Credits immagine: via Wikipedia

2 Commenti

  1. conosco il codice voynich per averne studiato la bibliografia e per averlo consultato personalmente per alcune ore. Ritengo sia stato steso in italia circa il 1460, più tardi di quanto stabilito dalla recente datazione al radio carbonio.
    Non posso dire nulla sulla scrittura che però mi sembra arieggiare una mano educata, umanistica direi.
    Le raffigurazioni di piante sono invece uniche, nel senso che non compaiono neppure per lontana somiglianza in alcun altro erbario e posso dire di averli consultati quasi tutti.
    Posso anche escludere nel modo più categorico che l’erbario voynich abbia qualcosa a che fare con un erbario arabo o persiano.
    Gli erbari arabi, salvo al-Qazwini che è una specie di enciclopedia, dipendono tutti da una traduzione dioscoridea e lo stile dei loro disegni è completamente non naturalistico salvo la figura della vite e quelle del coriandolo, del prezzemolo e dell’aglio nello splendido codice Hamet III 2127 di Istanbul.

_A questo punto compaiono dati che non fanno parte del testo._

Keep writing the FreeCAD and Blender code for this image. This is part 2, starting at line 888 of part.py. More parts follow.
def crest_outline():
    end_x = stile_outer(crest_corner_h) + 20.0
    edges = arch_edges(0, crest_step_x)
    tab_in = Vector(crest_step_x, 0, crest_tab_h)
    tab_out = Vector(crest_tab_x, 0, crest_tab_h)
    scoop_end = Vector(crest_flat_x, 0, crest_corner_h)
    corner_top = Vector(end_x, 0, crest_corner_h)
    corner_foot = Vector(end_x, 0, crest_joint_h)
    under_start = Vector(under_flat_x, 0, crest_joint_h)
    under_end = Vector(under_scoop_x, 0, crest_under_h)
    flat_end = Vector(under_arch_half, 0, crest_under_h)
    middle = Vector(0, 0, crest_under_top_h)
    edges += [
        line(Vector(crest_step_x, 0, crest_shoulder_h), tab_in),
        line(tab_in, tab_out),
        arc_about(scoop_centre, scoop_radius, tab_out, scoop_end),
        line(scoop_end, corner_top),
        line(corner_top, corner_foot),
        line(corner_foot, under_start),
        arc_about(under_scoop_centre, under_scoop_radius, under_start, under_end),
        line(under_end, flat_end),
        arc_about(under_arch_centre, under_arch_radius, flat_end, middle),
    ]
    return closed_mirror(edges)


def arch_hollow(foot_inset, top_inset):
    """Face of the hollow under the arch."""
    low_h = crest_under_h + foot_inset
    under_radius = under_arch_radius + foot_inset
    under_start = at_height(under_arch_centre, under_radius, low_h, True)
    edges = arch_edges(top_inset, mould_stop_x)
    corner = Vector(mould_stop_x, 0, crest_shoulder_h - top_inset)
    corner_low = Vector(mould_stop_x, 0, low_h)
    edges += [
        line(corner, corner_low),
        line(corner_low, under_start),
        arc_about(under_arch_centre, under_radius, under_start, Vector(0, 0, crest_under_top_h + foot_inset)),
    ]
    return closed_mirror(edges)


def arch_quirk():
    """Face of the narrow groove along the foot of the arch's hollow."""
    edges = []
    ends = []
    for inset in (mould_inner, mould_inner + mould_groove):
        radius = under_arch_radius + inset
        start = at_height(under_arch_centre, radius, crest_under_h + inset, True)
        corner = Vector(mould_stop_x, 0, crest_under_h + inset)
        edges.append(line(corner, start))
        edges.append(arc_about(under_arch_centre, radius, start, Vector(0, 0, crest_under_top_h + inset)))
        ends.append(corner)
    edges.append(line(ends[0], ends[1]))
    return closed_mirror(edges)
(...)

La vite è una copia dal codice di Giuliana Anicia di Vienna; il coriandolo e il prezzemolo sono figure ad autoimpressione; l’aglio è sicuramente copiato dal vivo.
    Il codice voynich non ha neppure alcuna correlazione con i cosidetti “erbari degli alchimisti” che sono piuttosto numerosi e ben rappresentati nelle biblioteche europee.

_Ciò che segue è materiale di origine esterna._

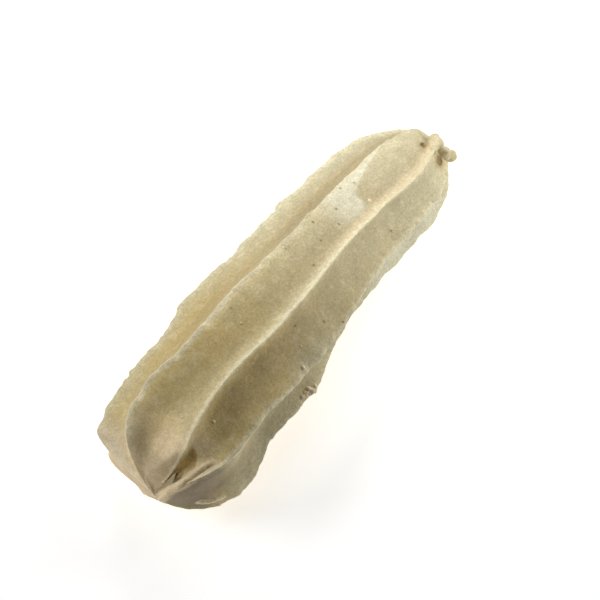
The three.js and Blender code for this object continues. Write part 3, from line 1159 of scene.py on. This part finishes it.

    Se non ricordo male, ma dovrei consultare i miei appunti, una vaghissima correlazione di tipo contenutistico si potrebbe forse vedere tra le donnine nude al bagno di voynich e una tarda copia dell’erbario di Cadamosto che si trova alla Biblioteca Comunale di New York che mi pare contenga un capitolo sui bagni termali di Porretta.
    La bibliografia su voynich è sterminata e sostanzialmente inconcludente specie quella che pretende di poterne forzare il segreto. Non capisco perché non si consulta il codex Seraphinianus che è certamente più interessante.
    Comunque faccio i miei migliori auguri di successo al prof. Bax.
    Cordiali saluti
    Sergio Toresella

  2. Stimata Lisa Bonfranceschi, non si faccia ingannare dalle bubbole di questo che è solo l’ultimo di una sconfinata serie di illusi codebreakers. Personalmente ritengo che l’autore del codice voynich fosse un pazzo (di alto livello però) o più probabilmente un ciarlatano come Cadamosto (parente del navigatore) Quest’ultimo era un uomo assai ricco e pubblicò un ragguardevole lavoro sulle piante, un Tacuinum sanitatis e parecchie considerazioni sui veleni. La sua opera è stata ricopiata diverse volte negli anni e si trova a Vienna, New York, Lugano, Norimberga, Firenze, Parigi (questa copia gli fu pagata 10 scudi d’oro da Borso d’Este). Il mestiere di ciarlatano, meglio sarebbe chiamarlo, venditore ambulante di specifici, era onorevolissimo, ma cadde in discredito dopo che fu confuso con quello esercitato dai cerretani (che venivano da Cerreto).
    Ho un amico inglese che ha scritto un libretto pregevolissimo su codice di cui attribuisce la paternità al Filarete con argomentazioni molto interessant e storicamente stringenti..
    Se le interessa verifichi su internet.